Yes, melded together at the side...so creepy

Elves are a jolly lot.  They’re happy and bouncy and oh so fun and dancy, right?  Well, not this elf.  This one is completely demented.  It’s got weirdly smeared lipstick and googly eyes and these odd little eyebrows.  With his sparkly little hat and shiny green tights, I would be very suspicious of this elf if he were working in Santa’s workshop.

I feel as if he's looking into my soul....*shudder*

A theme I noticed while browsing the Christmas wonders on all the shelves was Santa statues holding geese.  It was odd because I wondered why Santa would be holding such a thing.  Then it occurred to me that perhaps, Santa was delivering these birds to be eaten as Christmas dinner.  Which is all well and good, I’m by no means a vegetarian.  I love turkey at Thanksgiving and Christmas and the occasional Easter dinner.  So I understand the concept of perhaps eating these cute little geese for dinner.  My problem with this is, they seem so happy to be hanging out with Santa and if they ARE food, then he’s delivering them up for slaughter.  It kind of seems mean.  If he’s going to be delivering food to people, it should be dead before hand.

The poor unsuspecting geese

In one of the stores, there were a bunch of little statues of kids playing in the snow.  There was nothing particularly odd about them individually, however, two over them were placed on the shelf in such an unfortunate manner that I couldn’t help but share the amusement with the rest of you.

Someone was not paying attention at the store when they put these on the shelf.

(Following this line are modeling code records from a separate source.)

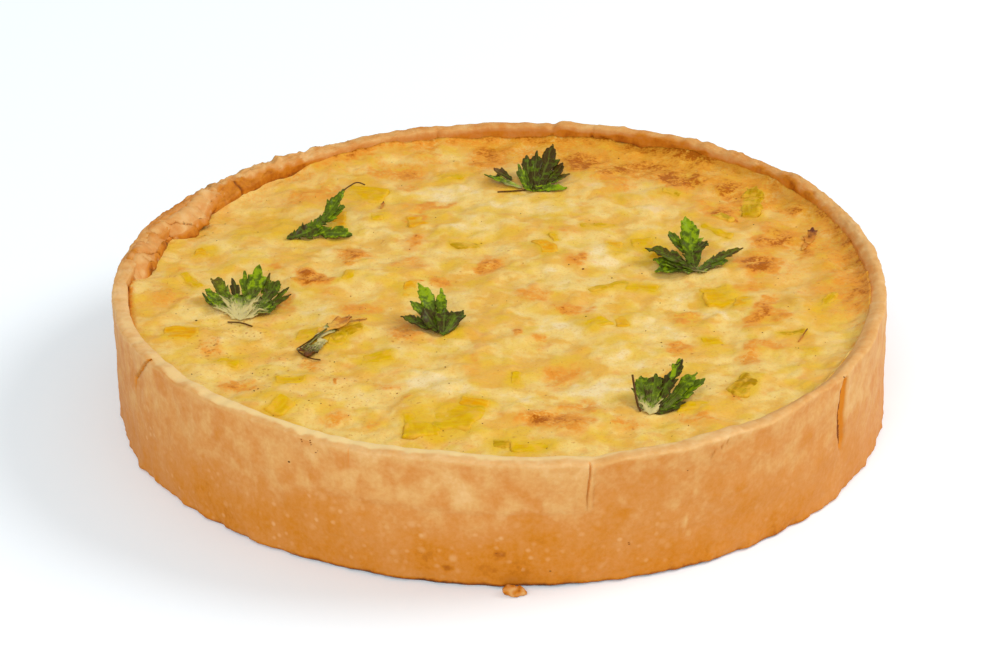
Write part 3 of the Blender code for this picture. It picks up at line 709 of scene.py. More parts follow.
GREENS = (
    (-80, 55, 9, 14, 20, 0.5), (-90, 45, 7, 9, 0, 0.5), (-66, 38, 6, 5, 0, 0.7), (-20, 17, 5, 4, 0, 0.5),
    (15, 60, 14, 9, 0, 0.35), (-78, 40, 8, 7, 0, 0.6), (-41, -60, 7, 6, 0, 0.45), (38, -13, 5, 4, 0, 0.5),
    (45, 0, 9, 5, 0, 0.5), (48, 33, 8, 9, 0, 0.8), (-14, -104, 14, 5, 0, 0.6), (-54, -42, 6, 7, 0, 0.5),
    (100, -28, 9, 11, 0, 0.35), (86, 62, 5, 13, 10, 0.5), (8, -111, 12, 5, 0, 0.5), (30, -45, 8, 7, 0, 0.3),
    (-20, 40, 16, 5, 0, 0.35), (73, -12, 9, 9, 0, 0.5), (-66, -12, 5, 5, 0, 0.4),
)
FRECKLED = (
    (-62, -72, 34, 20, -30, 0.8), (-95, -42, 7, 15, 0, 0.7), (-52, 24, 9, 8, -30, 1.0),
    (-32, -38, 10, 13, 0, 0.8), (55, -50, 8, 8, 0, 0.8), (70, -80, 6, 10, 0, 0.7),
    (-8, -105, 28, 8, 0, 0.6), (60, 100, 32, 15, -30, 0.7), (85, 65, 15, 26, 20, 0.6),
    (113, 15, 12, 42, 0, 0.6), (-47, 34, 9, 6, 0, 0.5), (30, -103, 15, 7, 0, 0.6), (-22, 4, 6, 8, 0, 0.6),
    (-112, -5, 8, 20, 0, 0.5), (-78, -38, 26, 22, -30, 0.6),
)


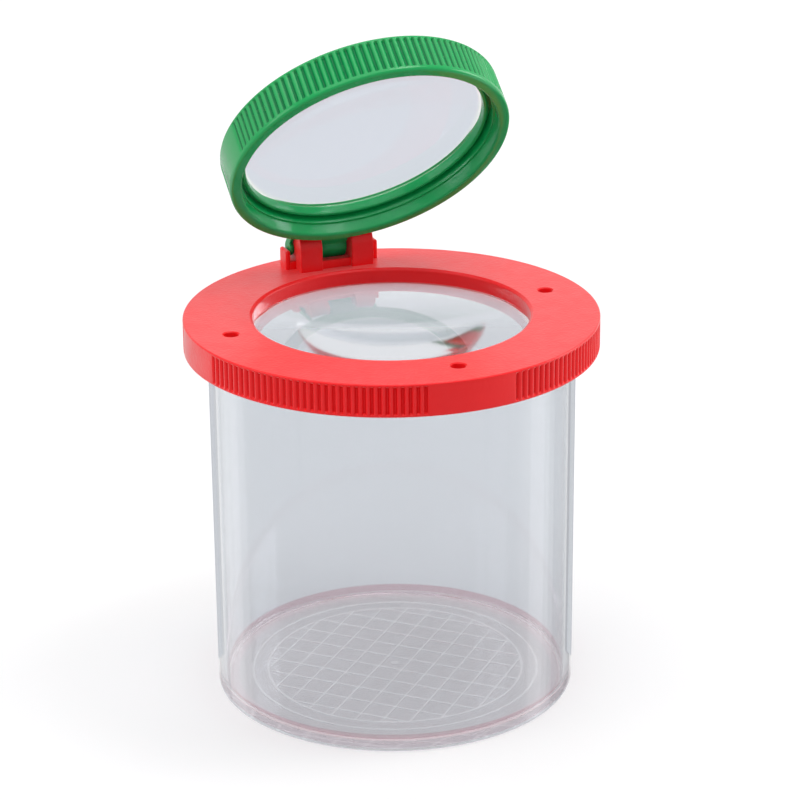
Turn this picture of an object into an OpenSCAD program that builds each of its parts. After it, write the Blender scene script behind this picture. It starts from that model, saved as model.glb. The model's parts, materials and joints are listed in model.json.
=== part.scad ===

The last thing I found that day was just something that was quite odd to be sitting on the shelf at all, let alone with all the Christmas ornaments.  A Coke bottle.  A little glass coke bottle with actual coke in it.  Just sitting on the shelf, happy as can be.  It was just odd.

WTF???

So yes, these were my Christmas adventures in thrift store land.  I will, of course, be keeping my eye out for any other marvelous treasures as well as belted sweaters.